I have a panel dataset where some groups have observations starting at an earlier year than others and would like to calculate the change in value from the earliest possible time period. I expected that by using case_when within mutate, R would not try to evaluate the code for groups where the earlier dates do not exist, but this does not seem to be the case. I have included a reprex below.
library("dplyr")
dataset <- data.frame(names=c("a","a","a","b","b"),
values=c(2,3,4,2,3),
dates=c("2010","2011","2012","2011","2012"))
dataset_calc <- dataset %>%
group_by(names) %>%
mutate(new_val = case_when(names=="a" ~ values-values[dates=="2010"],
TRUE ~ values-values[dates=="2011"]))
Is there a better solution for what I would like to do?

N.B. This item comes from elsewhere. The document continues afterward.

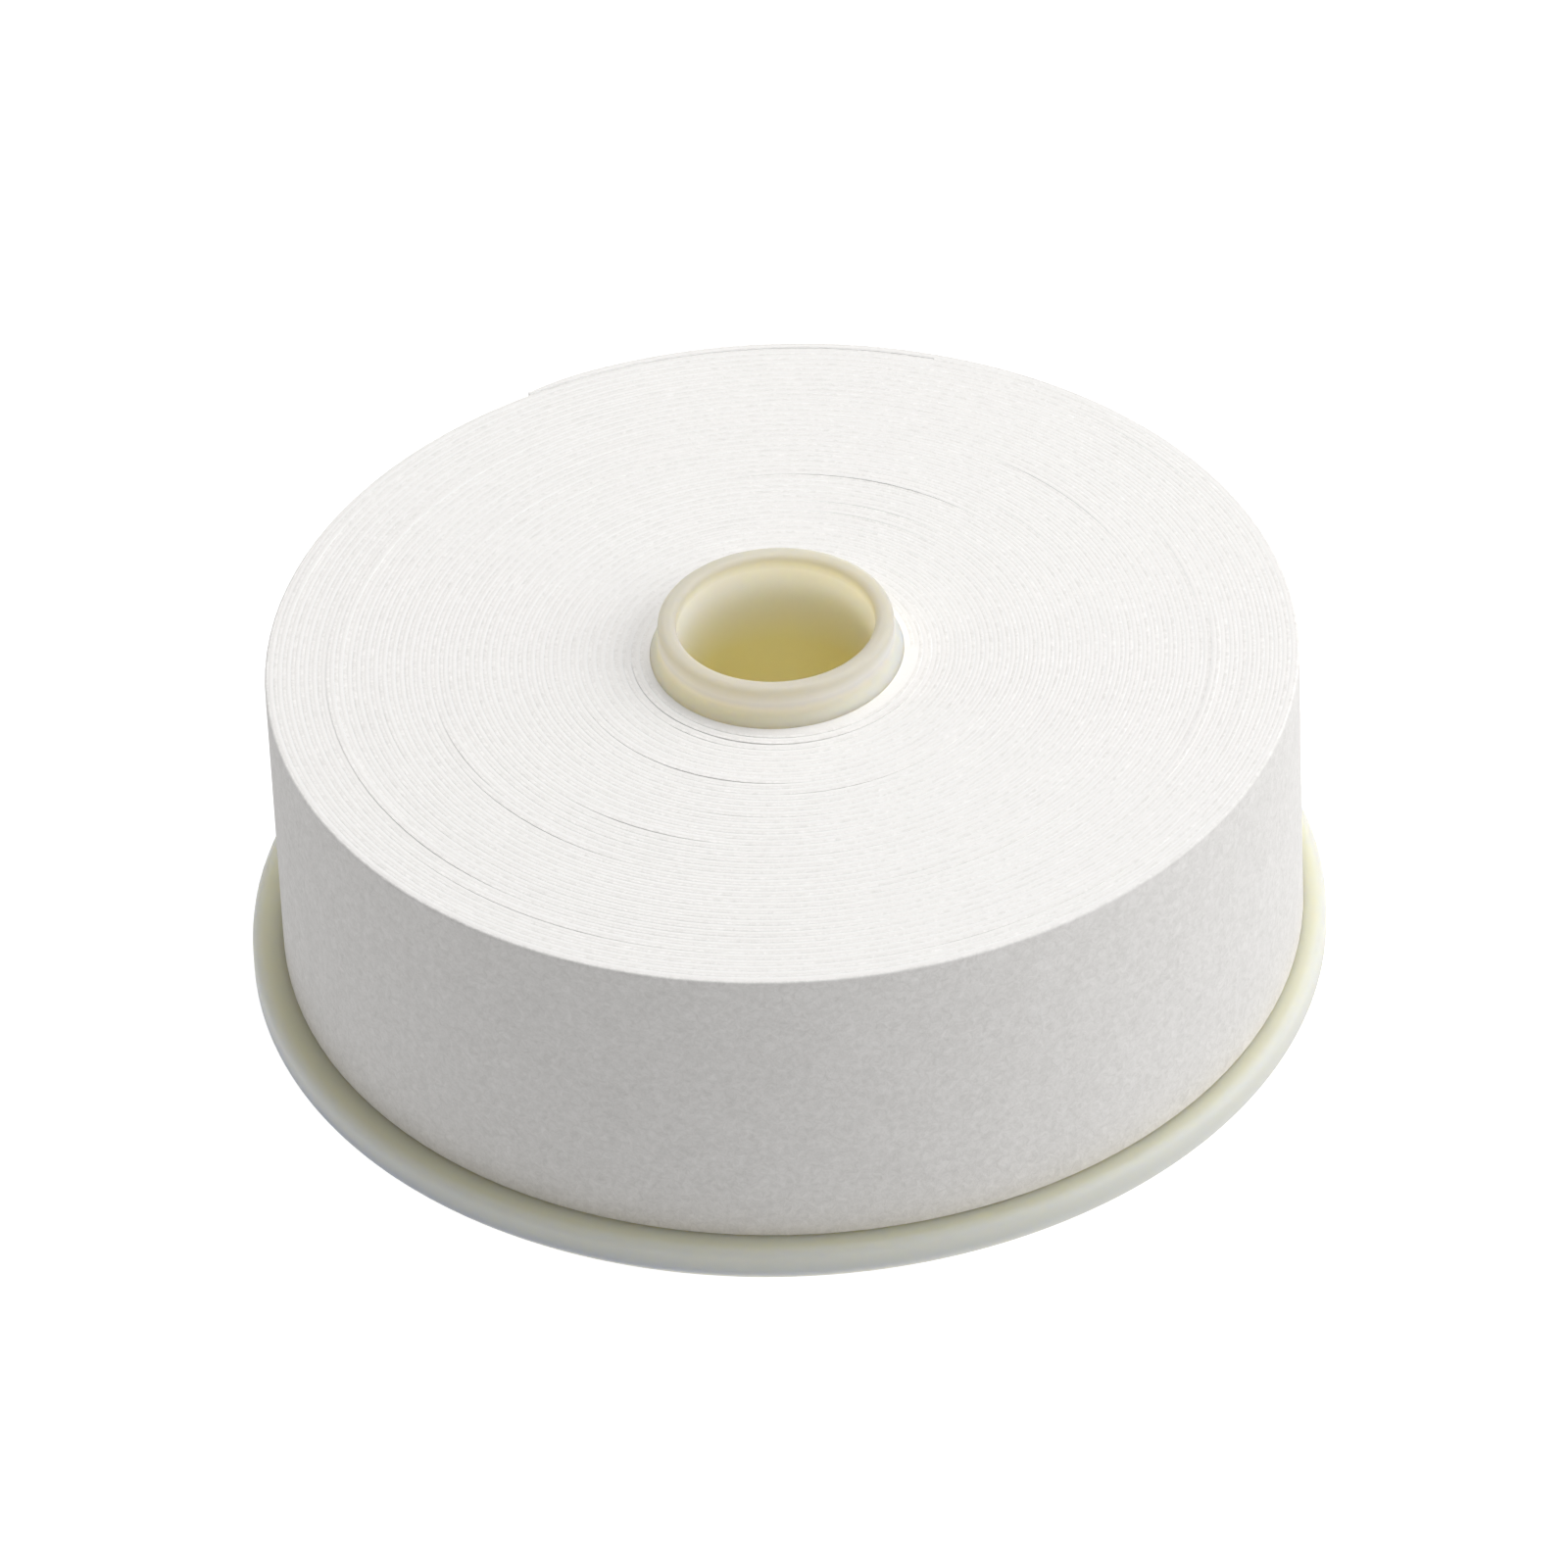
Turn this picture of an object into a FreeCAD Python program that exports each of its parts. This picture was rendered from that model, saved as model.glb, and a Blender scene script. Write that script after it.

The resulting dataframe should be something like:
names values dates new_val
1 a 2 2010 0
2 a 3 2011 1
3 a 4 2012 2
4 b 2 2011 0
5 b 3 2012 1
CodePudding user response:
If you arrage the data by group, then you can just subtract off the first value for each group
dataset %>%
group_by(names) %>%
arrange(dates) %>%
mutate(new_val = values - first(values))
If you wanted to hard code different reference years, you would want to use the case_when
part over the year rather than the values. For example
dataset %>%
group_by(names) %>%
mutate(
ref_year = case_when(names=="a" ~ "2010", TRUE~"2011"),
new_val = values - values[dates==ref_year],
ref_year = NULL
)
(you don't need to use the temporary ref_year
variable, I just added it here for clarity of how the function was working)